* _Work instructions_:
Return the full listing exactly as it is written.

--- Data block ---

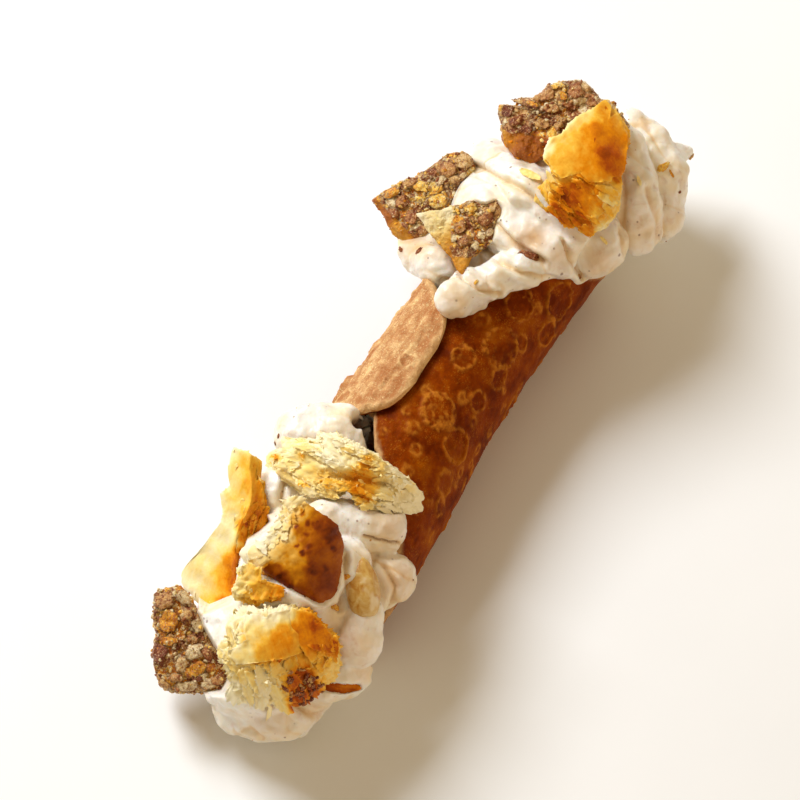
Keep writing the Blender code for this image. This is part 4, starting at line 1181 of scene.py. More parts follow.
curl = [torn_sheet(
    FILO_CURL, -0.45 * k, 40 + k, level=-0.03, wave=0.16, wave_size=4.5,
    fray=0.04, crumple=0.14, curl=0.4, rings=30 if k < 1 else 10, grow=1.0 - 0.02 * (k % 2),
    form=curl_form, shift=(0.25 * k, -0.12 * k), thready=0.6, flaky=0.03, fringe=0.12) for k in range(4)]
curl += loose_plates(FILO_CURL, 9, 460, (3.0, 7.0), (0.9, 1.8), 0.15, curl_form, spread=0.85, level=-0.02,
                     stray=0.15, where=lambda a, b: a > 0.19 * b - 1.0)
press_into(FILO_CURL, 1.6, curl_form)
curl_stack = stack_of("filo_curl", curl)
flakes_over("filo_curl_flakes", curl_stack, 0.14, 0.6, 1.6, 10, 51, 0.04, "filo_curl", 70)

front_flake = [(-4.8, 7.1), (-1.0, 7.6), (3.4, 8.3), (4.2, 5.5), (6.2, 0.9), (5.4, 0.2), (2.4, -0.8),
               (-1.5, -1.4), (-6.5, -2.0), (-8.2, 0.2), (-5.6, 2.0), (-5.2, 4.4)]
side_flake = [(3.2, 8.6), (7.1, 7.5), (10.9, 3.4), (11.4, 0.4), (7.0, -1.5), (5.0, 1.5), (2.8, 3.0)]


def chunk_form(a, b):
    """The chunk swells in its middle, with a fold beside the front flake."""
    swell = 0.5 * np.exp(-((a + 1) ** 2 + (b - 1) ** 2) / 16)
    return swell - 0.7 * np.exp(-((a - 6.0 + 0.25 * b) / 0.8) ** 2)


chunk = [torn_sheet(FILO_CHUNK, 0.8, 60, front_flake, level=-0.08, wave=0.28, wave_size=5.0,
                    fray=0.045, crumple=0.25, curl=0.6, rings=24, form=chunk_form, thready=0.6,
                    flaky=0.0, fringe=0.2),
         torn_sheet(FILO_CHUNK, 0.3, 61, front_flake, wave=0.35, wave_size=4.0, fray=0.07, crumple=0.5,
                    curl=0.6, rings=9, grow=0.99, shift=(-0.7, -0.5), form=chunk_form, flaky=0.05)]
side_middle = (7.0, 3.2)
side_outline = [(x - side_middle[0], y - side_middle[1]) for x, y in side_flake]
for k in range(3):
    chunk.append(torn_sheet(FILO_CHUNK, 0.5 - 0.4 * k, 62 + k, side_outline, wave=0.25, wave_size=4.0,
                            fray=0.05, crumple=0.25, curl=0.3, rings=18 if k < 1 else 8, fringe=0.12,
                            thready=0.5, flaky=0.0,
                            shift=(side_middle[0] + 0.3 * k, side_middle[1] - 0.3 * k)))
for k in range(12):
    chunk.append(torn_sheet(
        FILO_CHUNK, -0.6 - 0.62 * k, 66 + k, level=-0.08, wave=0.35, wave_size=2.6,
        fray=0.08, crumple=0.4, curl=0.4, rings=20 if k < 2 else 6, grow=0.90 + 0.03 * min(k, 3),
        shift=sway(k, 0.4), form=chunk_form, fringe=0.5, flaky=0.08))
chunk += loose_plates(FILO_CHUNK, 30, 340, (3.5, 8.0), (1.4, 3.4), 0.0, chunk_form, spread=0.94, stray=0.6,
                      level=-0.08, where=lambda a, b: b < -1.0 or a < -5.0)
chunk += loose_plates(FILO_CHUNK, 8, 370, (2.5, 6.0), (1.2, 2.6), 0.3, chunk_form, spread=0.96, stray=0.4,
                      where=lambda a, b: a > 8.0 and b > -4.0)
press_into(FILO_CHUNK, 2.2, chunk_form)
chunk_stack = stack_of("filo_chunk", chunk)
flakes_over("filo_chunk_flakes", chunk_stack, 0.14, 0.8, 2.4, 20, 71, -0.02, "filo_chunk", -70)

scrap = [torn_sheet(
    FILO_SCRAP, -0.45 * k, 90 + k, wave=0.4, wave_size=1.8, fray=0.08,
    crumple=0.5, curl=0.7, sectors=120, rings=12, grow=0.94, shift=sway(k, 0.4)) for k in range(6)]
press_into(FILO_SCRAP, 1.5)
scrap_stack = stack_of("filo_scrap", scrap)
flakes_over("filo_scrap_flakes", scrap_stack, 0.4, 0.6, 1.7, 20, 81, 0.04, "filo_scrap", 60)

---

* _Written response_:
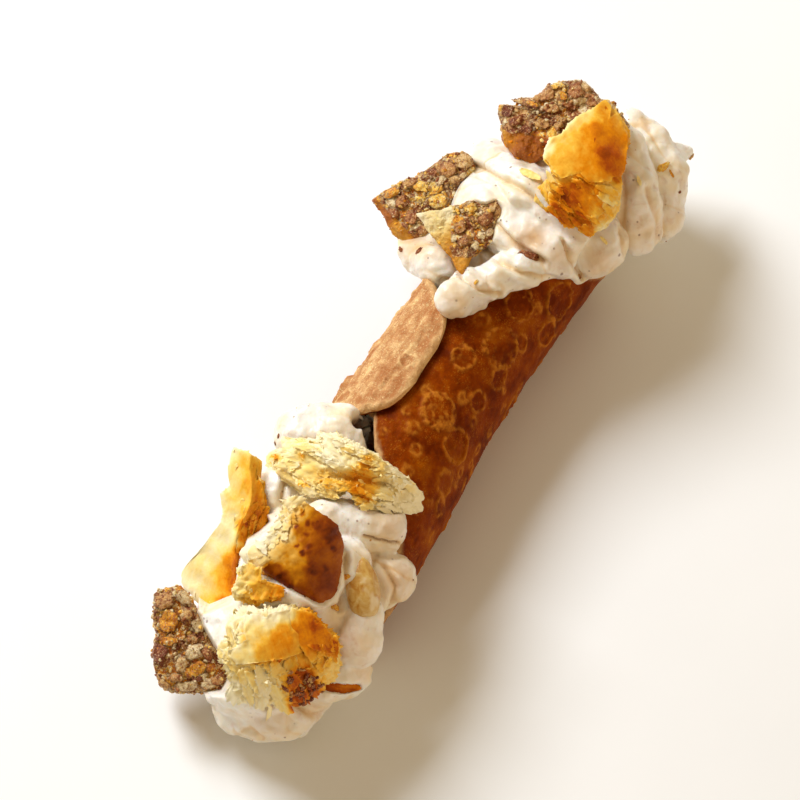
Keep writing the Blender code for this image. This is part 4, starting at line 1181 of scene.py. More parts follow.
curl = [torn_sheet(
    FILO_CURL, -0.45 * k, 40 + k, level=-0.03, wave=0.16, wave_size=4.5,
    fray=0.04, crumple=0.14, curl=0.4, rings=30 if k < 1 else 10, grow=1.0 - 0.02 * (k % 2),
    form=curl_form, shift=(0.25 * k, -0.12 * k), thready=0.6, flaky=0.03, fringe=0.12) for k in range(4)]
curl += loose_plates(FILO_CURL, 9, 460, (3.0, 7.0), (0.9, 1.8), 0.15, curl_form, spread=0.85, level=-0.02,
                     stray=0.15, where=lambda a, b: a > 0.19 * b - 1.0)
press_into(FILO_CURL, 1.6, curl_form)
curl_stack = stack_of("filo_curl", curl)
flakes_over("filo_curl_flakes", curl_stack, 0.14, 0.6, 1.6, 10, 51, 0.04, "filo_curl", 70)

front_flake = [(-4.8, 7.1), (-1.0, 7.6), (3.4, 8.3), (4.2, 5.5), (6.2, 0.9), (5.4, 0.2), (2.4, -0.8),
               (-1.5, -1.4), (-6.5, -2.0), (-8.2, 0.2), (-5.6, 2.0), (-5.2, 4.4)]
side_flake = [(3.2, 8.6), (7.1, 7.5), (10.9, 3.4), (11.4, 0.4), (7.0, -1.5), (5.0, 1.5), (2.8, 3.0)]


def chunk_form(a, b):
    """The chunk swells in its middle, with a fold beside the front flake."""
    swell = 0.5 * np.exp(-((a + 1) ** 2 + (b - 1) ** 2) / 16)
    return swell - 0.7 * np.exp(-((a - 6.0 + 0.25 * b) / 0.8) ** 2)


chunk = [torn_sheet(FILO_CHUNK, 0.8, 60, front_flake, level=-0.08, wave=0.28, wave_size=5.0,
                    fray=0.045, crumple=0.25, curl=0.6, rings=24, form=chunk_form, thready=0.6,
                    flaky=0.0, fringe=0.2),
         torn_sheet(FILO_CHUNK, 0.3, 61, front_flake, wave=0.35, wave_size=4.0, fray=0.07, crumple=0.5,
                    curl=0.6, rings=9, grow=0.99, shift=(-0.7, -0.5), form=chunk_form, flaky=0.05)]
side_middle = (7.0, 3.2)
side_outline = [(x - side_middle[0], y - side_middle[1]) for x, y in side_flake]
for k in range(3):
    chunk.append(torn_sheet(FILO_CHUNK, 0.5 - 0.4 * k, 62 + k, side_outline, wave=0.25, wave_size=4.0,
                            fray=0.05, crumple=0.25, curl=0.3, rings=18 if k < 1 else 8, fringe=0.12,
                            thready=0.5, flaky=0.0,
                            shift=(side_middle[0] + 0.3 * k, side_middle[1] - 0.3 * k)))
for k in range(12):
    chunk.append(torn_sheet(
        FILO_CHUNK, -0.6 - 0.62 * k, 66 + k, level=-0.08, wave=0.35, wave_size=2.6,
        fray=0.08, crumple=0.4, curl=0.4, rings=20 if k < 2 else 6, grow=0.90 + 0.03 * min(k, 3),
        shift=sway(k, 0.4), form=chunk_form, fringe=0.5, flaky=0.08))
chunk += loose_plates(FILO_CHUNK, 30, 340, (3.5, 8.0), (1.4, 3.4), 0.0, chunk_form, spread=0.94, stray=0.6,
                      level=-0.08, where=lambda a, b: b < -1.0 or a < -5.0)
chunk += loose_plates(FILO_CHUNK, 8, 370, (2.5, 6.0), (1.2, 2.6), 0.3, chunk_form, spread=0.96, stray=0.4,
                      where=lambda a, b: a > 8.0 and b > -4.0)
press_into(FILO_CHUNK, 2.2, chunk_form)
chunk_stack = stack_of("filo_chunk", chunk)
flakes_over("filo_chunk_flakes", chunk_stack, 0.14, 0.8, 2.4, 20, 71, -0.02, "filo_chunk", -70)

scrap = [torn_sheet(
    FILO_SCRAP, -0.45 * k, 90 + k, wave=0.4, wave_size=1.8, fray=0.08,
    crumple=0.5, curl=0.7, sectors=120, rings=12, grow=0.94, shift=sway(k, 0.4)) for k in range(6)]
press_into(FILO_SCRAP, 1.5)
scrap_stack = stack_of("filo_scrap", scrap)
flakes_over("filo_scrap_flakes", scrap_stack, 0.4, 0.6, 1.7, 20, 81, 0.04, "filo_scrap", 60)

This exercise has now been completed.